ニコルを定点で写した動画をアップし、音声だけで僕が新刊の宣伝をする。新刊の情報が必要ない人には、音声をミュートしてもらう、という方法を考えてみたのだけど、そんなせせこましいことをして、誰がよろこぶのか。出来の悪い息子を気にかけてくれていた動物好きな亡き父も「卑怯なまねだけは絶対にするな」と言っていたではないか。僕は英断を下した。このままニコルだけをアップし続けよう、と。
今年5月、5ヶ月ほど放置してしまっていたYouTubeチャンネルの運用を再開し始めた。相変わらず「宮崎智之 Tomoyuki Miyazaki」のチャンネルだが、アップしているのはニコルの動画である。放置していたせいで、チャンネル登録者数は激減していた。現在、232人。厳しい世界である。
別に儲けようとしているわけではない。ニコルの魅力を世界中の人に伝えたいだけなのだ。いや、そういう言い方にも欺瞞が残っている。ただ単に僕がニコルの魅力を叫びたい。それだけに過ぎない。
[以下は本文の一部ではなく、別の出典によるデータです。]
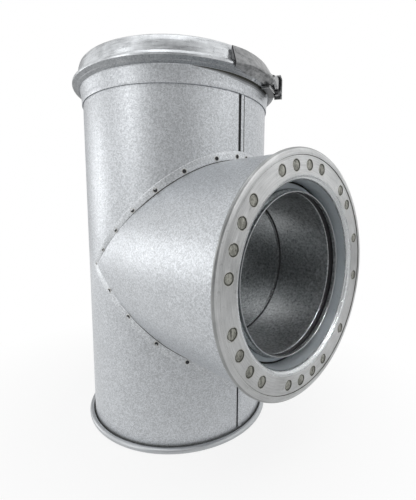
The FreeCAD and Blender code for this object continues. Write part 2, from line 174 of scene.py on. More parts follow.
class Shape:
    """Vertices and faces of one piece, in millimetres, with a material slot for each face."""

    def __init__(self):
        self.points = []
        self.faces = []
        self.slots = []

    def add(self, points):
        first = len(self.points)
        self.points.extend(points)
        return list(range(first, len(self.points)))

    def face(self, indices, slot=0):
        self.faces.append(tuple(indices))
        self.slots.append(slot)

    def band(self, low, high, closed=True, slot=0):
        """Quads between two rows of points."""
        count = len(low)
        for index in range(count if closed else count - 1):
            after = (index + 1) % count
            self.face((low[index], low[after], high[after], high[index]), slot)

    def rings(self, rows, closed_rows=True, closed_loop=True, slot=0, skip=None, slots=None):
        """Join rows of points; each row is one turn or one section."""
        made = [self.add(row) for row in rows]
        count = len(made)
        for index in range(count if closed_loop else count - 1):
            if index != skip:
                band_slot = slots[index] if slots else slot
                self.band(made[index], made[(index + 1) % count], closed_rows, band_slot)
        return made

    def loft(self, rows, slot=0, first_cap=0, last_cap=0, slots=None):
        """Join closed sections one after another and close both ends."""
        made = self.rings(rows, closed_loop=False, slot=slot, slots=slots)
        self.face(made[0], first_cap)
        self.face(list(reversed(made[-1])), last_cap)

    def lathe(self, section, place=upright, start=0.0, end=360.0, segments=288, slot=0, skip=None,
              slot_of=None):
        """Turn a closed section about an axis, with end caps for a part turn."""
        slots = None
        if slot_of:
            slots = [slot_of((point[0] + after[0]) / 2, (point[1] + after[1]) / 2)
                     for point, after in zip(section, section[1:] + section[:1])]
        full = abs(end - start) >= 359.999
        count = segments if full else max(3, int(segments * (end - start) / 360))
        angles = between(start, end, count)
        if full:
            angles.pop()
        rows = [[place(point[0], angle, point[1]) for angle in angles] for point in section]
        made = self.rings(rows, closed_rows=full, slot=slot, skip=skip, slots=slots)
        if not full:
            self.face([row[0] for row in made], slot)
            self.face([row[-1] for row in reversed(made)], slot)
        return made

    def sector(self, inner, outer, bottom, top, start, end, rounding=0.25, slot=0):
        """Curved block about the main axis with rounded long edges."""
        outline = [(inner, bottom), (outer, bottom), (outer, top), (inner, top)]
        section = fillet(outline, rounding, 3, closed=True)
        self.lathe(section, start=start, end=end, segments=720, slot=slot)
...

最近、休暇も兼ねて10日間ほど、妻と赤子とニコルは親戚の家に行っている。もちろん妻と赤子もそうなのだが、ニコルに会えなくてとても寂しい。ニコルが寝床にしいているお気に入りのタオルを嗅ぎながら恋しさをしのいでいる(どこかで似たような小説があったような気がする)。ニコルは天性の人気者なので仮に儲かってしまったら、自然豊かな場所に連れて行ってあげたいと思う。